* [To do]: Please print exactly the lines running from the one that contains "Give this object's" to the end of the data, with both lines included.

::::::

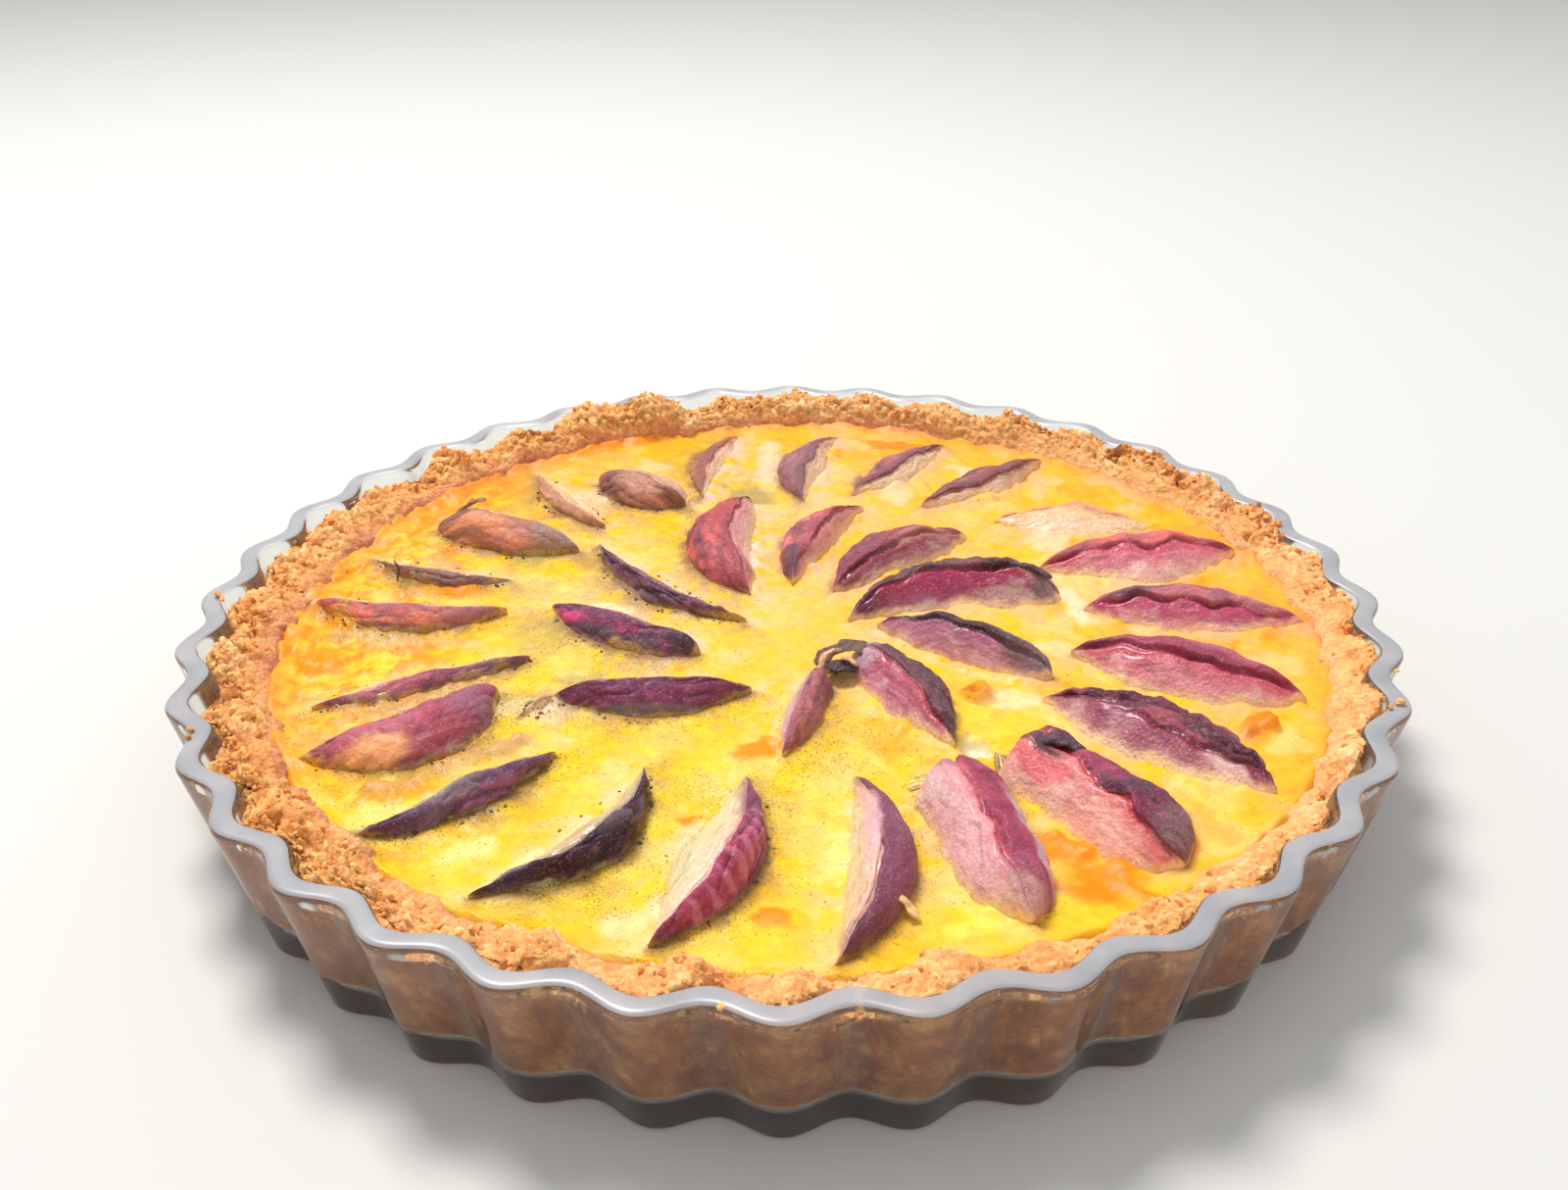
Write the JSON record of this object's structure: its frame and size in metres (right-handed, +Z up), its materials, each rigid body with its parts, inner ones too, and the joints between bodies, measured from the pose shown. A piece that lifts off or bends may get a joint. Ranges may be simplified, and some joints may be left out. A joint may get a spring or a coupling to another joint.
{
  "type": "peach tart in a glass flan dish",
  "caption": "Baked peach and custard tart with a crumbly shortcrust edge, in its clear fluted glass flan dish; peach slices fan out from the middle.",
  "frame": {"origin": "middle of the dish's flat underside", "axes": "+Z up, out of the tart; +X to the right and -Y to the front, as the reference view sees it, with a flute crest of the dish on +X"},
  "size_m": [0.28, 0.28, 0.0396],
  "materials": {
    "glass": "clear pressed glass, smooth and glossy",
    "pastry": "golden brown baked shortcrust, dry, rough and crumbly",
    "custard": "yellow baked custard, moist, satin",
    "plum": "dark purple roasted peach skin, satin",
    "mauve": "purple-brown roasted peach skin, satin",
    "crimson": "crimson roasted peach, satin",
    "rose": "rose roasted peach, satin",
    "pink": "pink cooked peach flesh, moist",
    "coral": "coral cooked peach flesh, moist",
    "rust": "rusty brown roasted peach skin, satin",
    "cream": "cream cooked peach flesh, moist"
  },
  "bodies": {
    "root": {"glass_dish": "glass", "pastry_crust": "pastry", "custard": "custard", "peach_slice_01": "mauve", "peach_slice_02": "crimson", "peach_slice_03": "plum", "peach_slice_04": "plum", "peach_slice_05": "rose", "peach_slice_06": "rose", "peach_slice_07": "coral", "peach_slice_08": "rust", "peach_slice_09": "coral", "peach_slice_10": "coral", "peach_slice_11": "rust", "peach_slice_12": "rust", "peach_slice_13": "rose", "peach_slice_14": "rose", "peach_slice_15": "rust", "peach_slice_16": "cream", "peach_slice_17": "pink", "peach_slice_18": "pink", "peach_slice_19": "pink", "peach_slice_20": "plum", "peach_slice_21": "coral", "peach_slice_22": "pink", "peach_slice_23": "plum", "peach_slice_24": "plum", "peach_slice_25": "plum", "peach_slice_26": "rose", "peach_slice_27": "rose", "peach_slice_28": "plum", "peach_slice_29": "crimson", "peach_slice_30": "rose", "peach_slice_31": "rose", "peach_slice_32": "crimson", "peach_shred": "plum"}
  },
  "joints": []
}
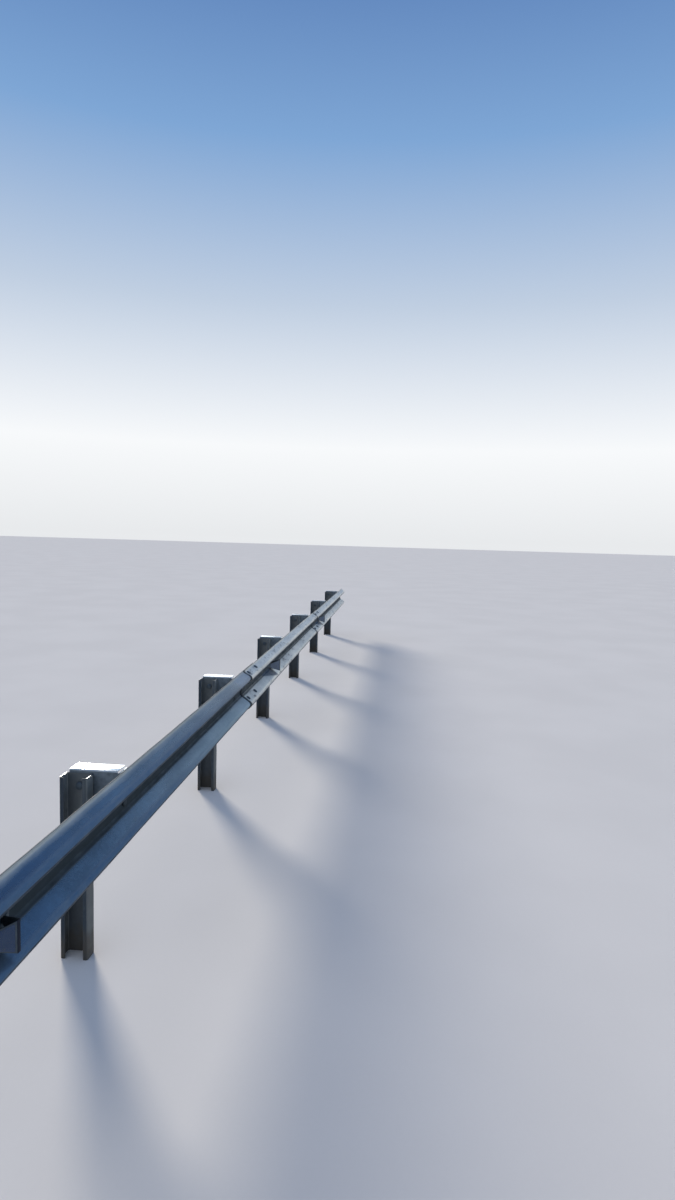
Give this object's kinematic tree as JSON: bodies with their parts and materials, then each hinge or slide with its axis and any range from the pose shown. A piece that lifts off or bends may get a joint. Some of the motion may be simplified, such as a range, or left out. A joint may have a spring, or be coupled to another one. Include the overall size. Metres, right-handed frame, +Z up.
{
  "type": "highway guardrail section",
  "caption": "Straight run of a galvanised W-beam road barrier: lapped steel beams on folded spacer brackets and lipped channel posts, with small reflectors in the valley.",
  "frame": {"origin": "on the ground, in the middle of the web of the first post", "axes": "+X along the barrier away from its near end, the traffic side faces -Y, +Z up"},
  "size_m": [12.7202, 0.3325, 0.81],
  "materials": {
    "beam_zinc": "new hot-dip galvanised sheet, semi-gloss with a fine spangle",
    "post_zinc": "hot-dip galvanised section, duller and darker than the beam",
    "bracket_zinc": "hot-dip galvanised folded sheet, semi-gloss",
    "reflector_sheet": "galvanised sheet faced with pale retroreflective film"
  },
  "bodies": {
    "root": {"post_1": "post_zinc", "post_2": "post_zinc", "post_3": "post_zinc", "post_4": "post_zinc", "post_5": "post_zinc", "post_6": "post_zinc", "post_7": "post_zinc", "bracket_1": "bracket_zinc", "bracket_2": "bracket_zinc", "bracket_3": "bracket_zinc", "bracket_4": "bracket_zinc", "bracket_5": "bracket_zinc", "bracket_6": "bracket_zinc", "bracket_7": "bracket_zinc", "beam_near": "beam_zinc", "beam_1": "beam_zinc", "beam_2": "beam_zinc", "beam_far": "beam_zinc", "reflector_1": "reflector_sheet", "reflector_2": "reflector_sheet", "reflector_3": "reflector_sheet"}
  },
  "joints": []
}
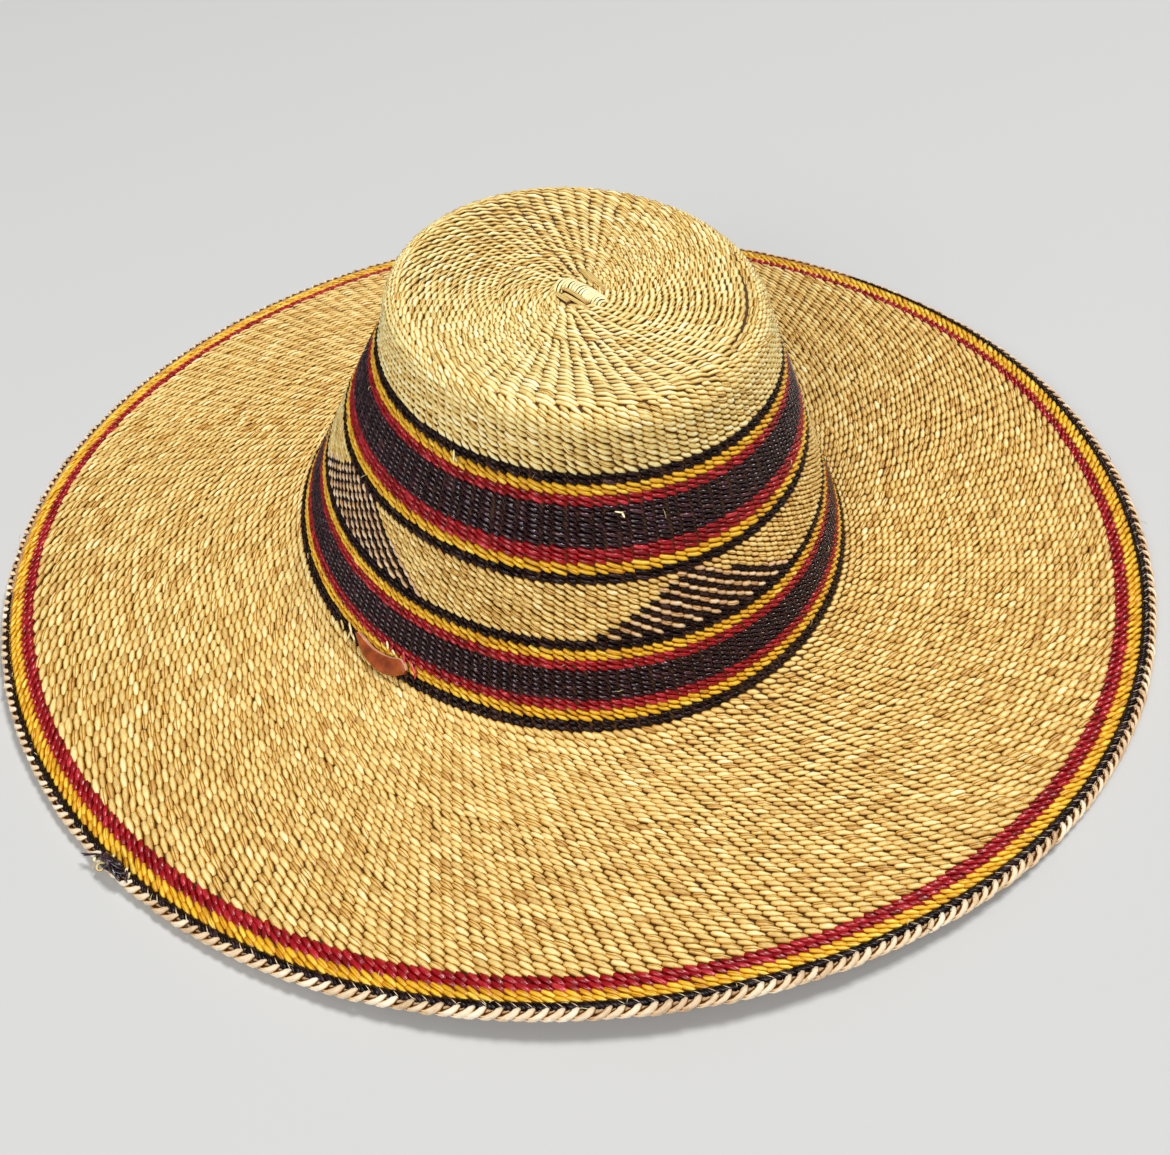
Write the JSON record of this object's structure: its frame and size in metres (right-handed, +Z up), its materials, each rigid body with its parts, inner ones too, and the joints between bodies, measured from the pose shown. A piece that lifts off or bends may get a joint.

::::::

* [Correct answer]:
Give this object's kinematic tree as JSON: bodies with their parts and materials, then each hinge or slide with its axis and any range from the pose shown. A piece that lifts off or bends may get a joint. Some of the motion may be simplified, such as a range, or left out. A joint may have a spring, or be coupled to another one. Include the overall size. Metres, right-handed frame, +Z up.
{
  "type": "highway guardrail section",
  "caption": "Straight run of a galvanised W-beam road barrier: lapped steel beams on folded spacer brackets and lipped channel posts, with small reflectors in the valley.",
  "frame": {"origin": "on the ground, in the middle of the web of the first post", "axes": "+X along the barrier away from its near end, the traffic side faces -Y, +Z up"},
  "size_m": [12.7202, 0.3325, 0.81],
  "materials": {
    "beam_zinc": "new hot-dip galvanised sheet, semi-gloss with a fine spangle",
    "post_zinc": "hot-dip galvanised section, duller and darker than the beam",
    "bracket_zinc": "hot-dip galvanised folded sheet, semi-gloss",
    "reflector_sheet": "galvanised sheet faced with pale retroreflective film"
  },
  "bodies": {
    "root": {"post_1": "post_zinc", "post_2": "post_zinc", "post_3": "post_zinc", "post_4": "post_zinc", "post_5": "post_zinc", "post_6": "post_zinc", "post_7": "post_zinc", "bracket_1": "bracket_zinc", "bracket_2": "bracket_zinc", "bracket_3": "bracket_zinc", "bracket_4": "bracket_zinc", "bracket_5": "bracket_zinc", "bracket_6": "bracket_zinc", "bracket_7": "bracket_zinc", "beam_near": "beam_zinc", "beam_1": "beam_zinc", "beam_2": "beam_zinc", "beam_far": "beam_zinc", "reflector_1": "reflector_sheet", "reflector_2": "reflector_sheet", "reflector_3": "reflector_sheet"}
  },
  "joints": []
}
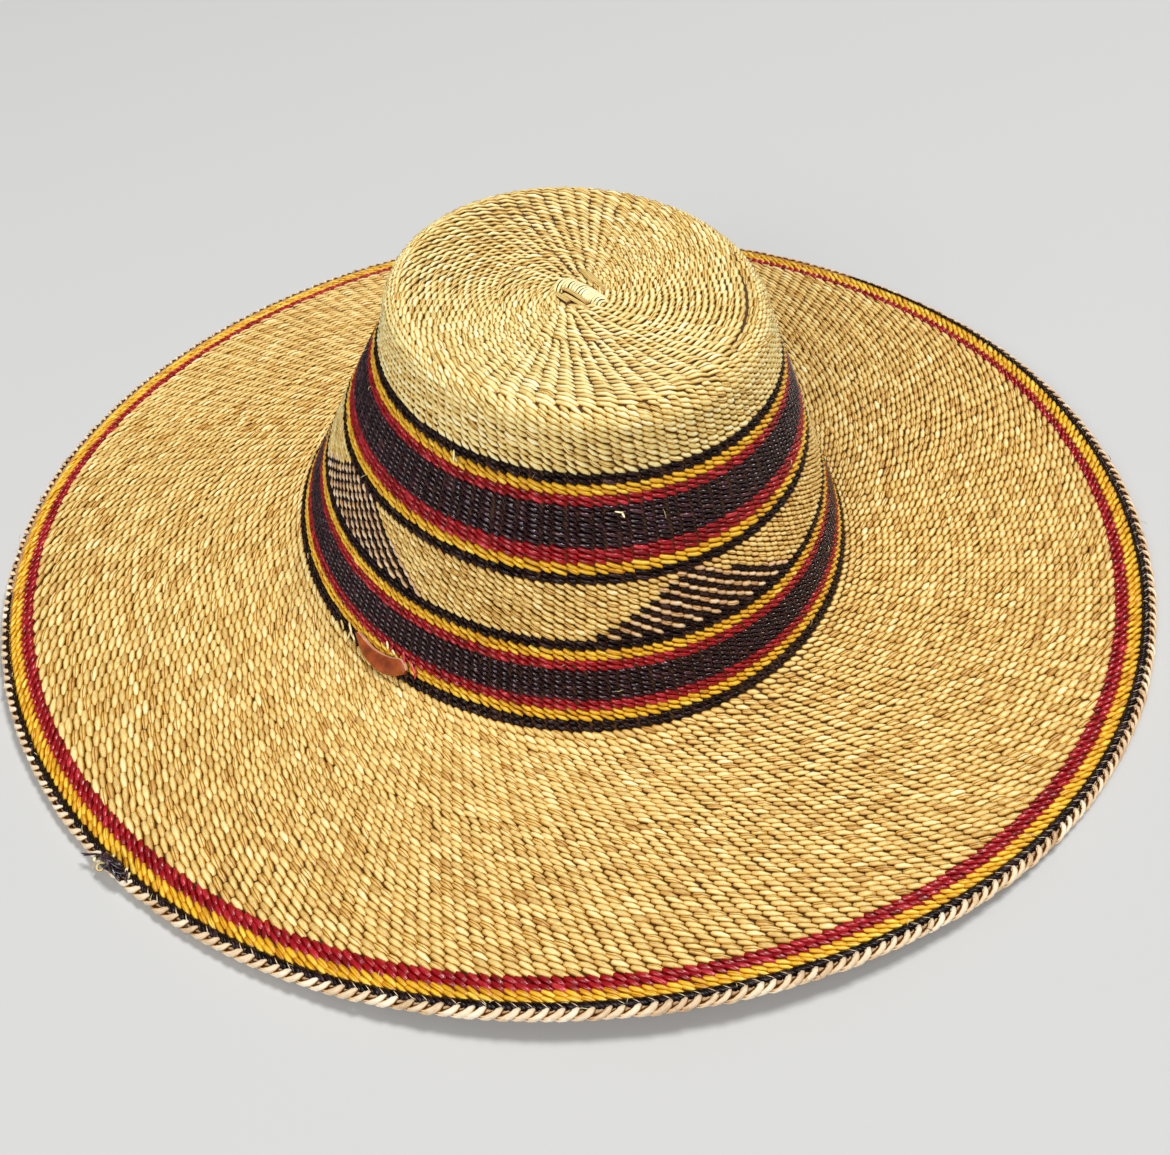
Write the JSON record of this object's structure: its frame and size in metres (right-handed, +Z up), its materials, each rigid body with its parts, inner ones too, and the joints between bodies, measured from the pose shown. A piece that lifts off or bends may get a joint.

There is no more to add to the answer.